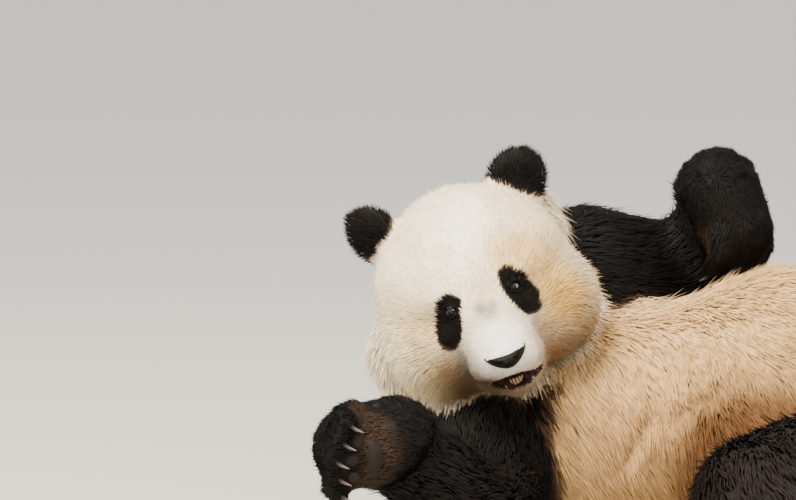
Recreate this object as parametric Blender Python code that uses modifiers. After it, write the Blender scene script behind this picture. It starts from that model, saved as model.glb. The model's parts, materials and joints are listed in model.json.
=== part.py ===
"""Giant panda, a still life-size model: it lies on its back, rolled a little
onto its right side, with the head raised and tilted, the right forearm bent
below the chin, and the left forearm raised with its paw hanging over the flank.

Units are metres, +Z up. The origin is on the flat under the middle of the
trunk, where the animal rests. +X runs from the head to the rump, and -Y is
the side that the belly and the face turn to.

Every part of flesh is a "form": balls and tapered limbs at named joints,
merged by a voxel remesh, smoothed and thinned. Neighbours are then cut back
from each other so that they meet with a hairline gap.
"""

import math

import bmesh
import bpy
from mathutils import Matrix, Vector

# ---------------------------------------------------------------- dimensions

GAP = 0.00060  # clearance left where two parts meet
FLOOR_BOX = 4.0  # side of the block that cuts the resting flats at z = 0

HEAD_AT = Vector((-0.396, -0.060, 0.345))  # eye level, mid-depth of the skull
FACE_RISE = math.radians(8)  # the face turns up from -Y by this much
HEAD_NOD = math.radians(12)  # and nods down from there, about its own ears' line
HEAD_ROLL = math.radians(21.7)  # the crown leans towards -X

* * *

◆ Short problem
In the listing above, please print only the lines from the first one to the line where "FLOOR_BOX = 4.0" appears, exactly as written, both of those lines included.

◆ Solution below
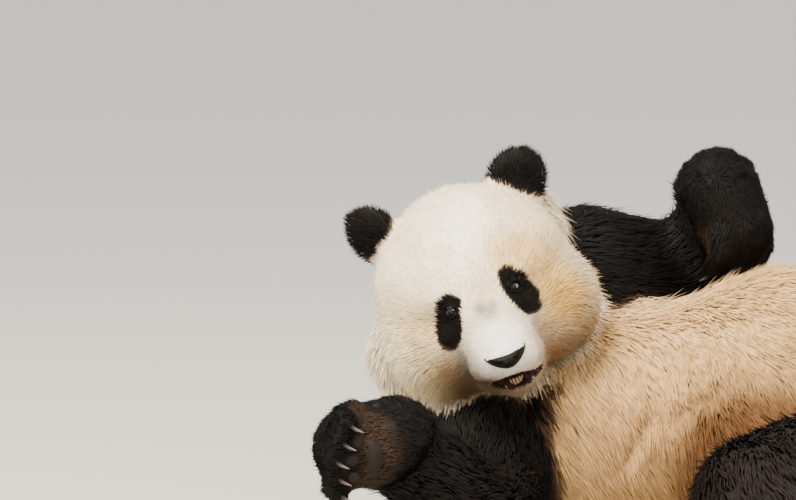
Recreate this object as parametric Blender Python code that uses modifiers. After it, write the Blender scene script behind this picture. It starts from that model, saved as model.glb. The model's parts, materials and joints are listed in model.json.
=== part.py ===
"""Giant panda, a still life-size model: it lies on its back, rolled a little
onto its right side, with the head raised and tilted, the right forearm bent
below the chin, and the left forearm raised with its paw hanging over the flank.

Units are metres, +Z up. The origin is on the flat under the middle of the
trunk, where the animal rests. +X runs from the head to the rump, and -Y is
the side that the belly and the face turn to.

Every part of flesh is a "form": balls and tapered limbs at named joints,
merged by a voxel remesh, smoothed and thinned. Neighbours are then cut back
from each other so that they meet with a hairline gap.
"""

import math

import bmesh
import bpy
from mathutils import Matrix, Vector

# ---------------------------------------------------------------- dimensions

GAP = 0.00060  # clearance left where two parts meet
FLOOR_BOX = 4.0  # side of the block that cuts the resting flats at z = 0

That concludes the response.